For a long time, I was very much for the RCEP [Regional Comprehensive Economic Partnership], which included 16 Asian countries, India and China among those. But post Galwan [valley, which saw a violent face-off in June], I have really changed my mind. I do not think we can really trust China in the longer run and we need to decouple. I am very much opposed to doing this decoupling by starting a trade war with China. Some of the things that directly go into security like Huawei equipment or some of the things that directly impacts security, fine, there we have to take action based on security considerations. But otherwise we should move away from China gradually. And we can do that if we forge trade relationships with a large number of other countries. Within Asia, we have Japan, South Korea, we have Australia, we even have a number of ASEAN countries.
I would actually start with a free trade agreement with the European Union. That is a large market. I think we do not have a serious conflict in forging a free trade agreement with the Europeans because they will not push hard on issues of labour standards, intellectual property etc., which the US will. Likewise on agriculture: Europeans do not have huge export interests. With the Americans, the export interests of American farmers will come in conflict with our own willingness to liberalise our agricultural market. So for that reason, start with the European Union. We have to be bold, we have to be willing to open our market for automobiles, spirits and so forth, which are export interests for the Europeans. We have to be prepared for that if we want the large market--$14 billion-odd worth of apparel and footwear to the Europeans. We have to be willing to open our own markets as well. The United Kingdom is another good market where we can have a free trade agreement. Gradually, if we do those--even Canada and Australia--confidence will be built up, we can then be ready to forge similar agreements with the US. That should be our roadmap. That process also allows us to liberalise our own, and that sends the signal that India really wants to be an open economy.
What are the two or three things we could do to ensure that we get this off the ground both from the top end, which you have touched upon in terms of policy, but also equally from a bottom-up point of view, from the perspective of companies?

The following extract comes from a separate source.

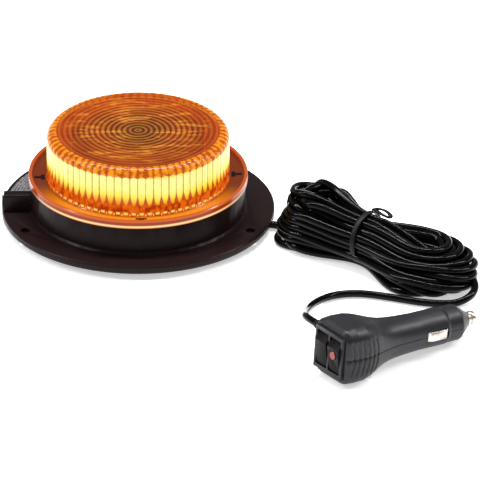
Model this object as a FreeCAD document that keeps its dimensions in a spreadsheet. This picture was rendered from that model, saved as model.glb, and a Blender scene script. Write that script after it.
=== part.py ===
import FreeCAD, Part
import math
import os
import Sketcher

# Low amber warning beacon on a flanged magnetic base, with a tied cord and a 12 V socket plug.
# The lamp stands on z = 0 with its axis on Z. Sizes are millimetres.

doc = FreeCAD.newDocument("warning_beacon")
Vector = FreeCAD.Vector
Rotation = FreeCAD.Rotation
Placement = FreeCAD.Placement

# ---------------------------------------------------------------- driving dimensions
SIZES = {
    # base
    "ground_gap": 3.0, "flange_radius": 75.0, "flange_width": 16.0, "flange_thick": 4.5,
    "edge_break": 0.9, "wall_thick": 2.2, "wall_rise": 16.0, "fit_gap": 0.25,
    "ledge_width": 4.3, "ledge_thick": 2.0, "hole_inset": 6.3, "hole_radius": 2.65,
    "hole_tilt": 26.0, "duct_width": 7.0, "duct_offset": 4.1, "duct_rise": 10.0, "duct_bore": 2.5,
    "boss_inset": 3.8, "boss_radius": 3.1, "boss_rise": 6.0,
    "hook_width": 6.0, "hook_bar": 1.7, "hook_inset": 5.3, "hook_stem": 2.6, "hook_turn": 2.0,
    # bottom cover and magnet
    "cover_thick": 2.2, "cover_recess": 6.0, "post_inset": 6.0, "post_radius": 3.0, "post_rise": 5.3,
    "magnet_gap": 4.0, "cup_wall": 2.0, "boot_thick": 1.5, "boot_wall": 1.8, "bolt_radius": 2.5,
    "gland_wall": 0.8, "gland_side": 13.0, "gland_rise": 3.2, "gland_inset": 12.8, "box_length": 10.0,
    # lens
    "ring_overhang": 1.3, "ring_thick": 2.5, "rim_width": 1.9, "rim_rise": 2.5, "dome_gap": 1.2,
    "dome_wall": 2.9, "dome_rise": 23.5, "shoulder_rise": 4.5, "shoulder_inset": 5.0, "top_wall": 2.2,
    "flute_count": 72, "flute_radius": 0.9, "flute_deep": 0.45,
    # light engine
    "board_gap": 6.5, "board_thick": 1.6, "plate_lift": 5.6, "plate_gap": 5.4, "plate_thick": 2.0,
    "tower_inset": 8.0, "tower_wall": 2.0, "spacer_inset": 7.0, "pillar_inset": 14.0,
    "strip_margin": 2.08, "strip_thick": 1.2, "led_side": 5.0, "led_thick": 1.5,
    "cap_thick": 1.0, "head_room": 3.2,
    # cord
    "cord_radius": 2.1,
    # plug, in its own frame: +X from the switch face to the tip
    "head_half": 16.5, "head_deep": 14.0, "case_wall": 2.0, "barrel_radius": 10.5, "barrel_start": 54.0,
    "barrel_end": 83.0, "barrel_step": 0.4, "step_length": 9.0, "nose_length": 8.0, "nose_radius": 4.9,
    "tip_radius": 4.1, "tip_reach": 6.5, "bezel_inset": 4.2, "pivot_deep": 2.5, "pivot_radius": 0.9,
    "fuse_radius": 3.15, "fuse_length": 30.0, "spring_length": 7.6, "contact_length": 13.4,
    "contact_half": 2.7, "screw_inset": 6.5, "screw_deep": 19.0,
}
sheet = doc.addObject("Spreadsheet::Sheet", "Sizes")
for row, (alias, number) in enumerate(SIZES.items(), 1):
    sheet.set(f"A{row}", alias)
    sheet.set(f"B{row}", str(number))
    sheet.setAlias(f"B{row}", alias)
doc.recompute()

# Levels and radii that several pieces share, as formulas on the sheet.
FLANGE_TOP = "(Sizes.ground_gap + Sizes.flange_thick)"
WALL_TOP = f"({FLANGE_TOP} + Sizes.wall_rise)"
WALL_OUT = "(Sizes.flange_radius - Sizes.flange_width)"
WALL_IN = f"({WALL_OUT} - Sizes.wall_thick)"
LEDGE_IN = f"({WALL_IN} - Sizes.ledge_width)"
HOLE_CIRCLE = "(Sizes.flange_radius - Sizes.hole_inset)"
BOSS_CIRCLE = f"({WALL_IN} - Sizes.boss_inset)"
COVER_LOW = "(Sizes.ground_gap + Sizes.cover_recess)"
COVER_TOP = f"({COVER_LOW} + Sizes.cover_thick)"
BOX_END = f"({WALL_IN} - Sizes.gland_inset)"
BOX_START = f"({BOX_END} - Sizes.box_length)"
MAGNET = f"({BOX_START} - Sizes.magnet_gap)"
GLAND = "(Sizes.cord_radius + Sizes.gland_wall)"
BOARD_LOW = f"({COVER_TOP} + Sizes.post_rise)"
BOARD_TOP = f"({BOARD_LOW} + Sizes.board_thick)"
BOARD = f"({LEDGE_IN} - Sizes.board_gap)"
POST_CIRCLE = f"({BOARD} - Sizes.post_inset)"
HOOK_OUT = f"({WALL_IN} + 0.2)"
HOOK_IN = f"({WALL_IN} - Sizes.hook_inset)"
CHANNEL = f"({WALL_TOP} + Sizes.ring_thick)"
RING = f"({WALL_OUT} + Sizes.ring_overhang)"
RIM_IN = f"({RING} - Sizes.rim_width)"
DOME = f"({HOOK_IN} - Sizes.dome_gap)"
DOME_IN = f"({DOME} - Sizes.dome_wall)"
DOME_TOP = f"({CHANNEL} + Sizes.dome_rise)"
LENS_TOP = f"({DOME_TOP} + Sizes.shoulder_rise)"
TOP = f"({DOME} - Sizes.shoulder_inset)"
PLATE_LOW = f"({WALL_TOP} + Sizes.plate_lift)"
PLATE_TOP = f"({PLATE_LOW} + Sizes.plate_thick)"
PLATE = f"({DOME_IN} - Sizes.plate_gap)"
FLAT = f"({PLATE} - Sizes.tower_inset)"
SPACER_CIRCLE = f"({FLAT} - Sizes.spacer_inset)"
PILLAR_CIRCLE = f"({FLAT} - Sizes.pillar_inset)"
TOWER_TOP = f"({LENS_TOP} - Sizes.top_wall - Sizes.head_room)"
TOWER_RISE = f"({TOWER_TOP} - {PLATE_TOP})"
CAP_TOP = f"({TOWER_TOP} + Sizes.cap_thick)"
STRIP_HALF = f"({FLAT} * tan(22.5) - Sizes.strip_margin)"
SEAT_IN = f"({WALL_IN} + 0.8)"
SEAT_OUT = f"({WALL_OUT} - 0.5)"
SEAT_DEEP = "0.8"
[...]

I would very much pitch for the autonomous employment zones. It sends out a huge signal and would also solve, within those zones, the policy problems with respect to labour and land laws. Second, the Prime Minister has to give a very clear signal by bringing in some of these labour-intensive product exporters.
Also within that fold, we need to bring in foreign manufacturers. What has been missing very badly, especially in these labour-intensive sectors, are medium and large enterprises in India. I think we are populated by very small enterprises, particularly in apparel, footwear etc. These very small enterprises--shops with 20 tailors--are not your big exporters. There are two or three big manufacturers, consult them on what more needs to be done. If the Prime Minister's Office takes that kind of initiative, it will send a huge signal. I think the states will then follow; some of the labour, land reforms, states can do.
Karnataka, for example, on land, has done very good reforms. They are trying to allow the conversion of land around the cities, from agricultural to non-agricultural uses and so forth. And that I think is a very important reform because that is where the industry has to expand--in the periphery of the cities. If we do these two things: autonomous employment zones and the Prime Minister really showing very centralised, focused interest in export of labour intensive products by both domestic firms and multinationals abroad, states will follow.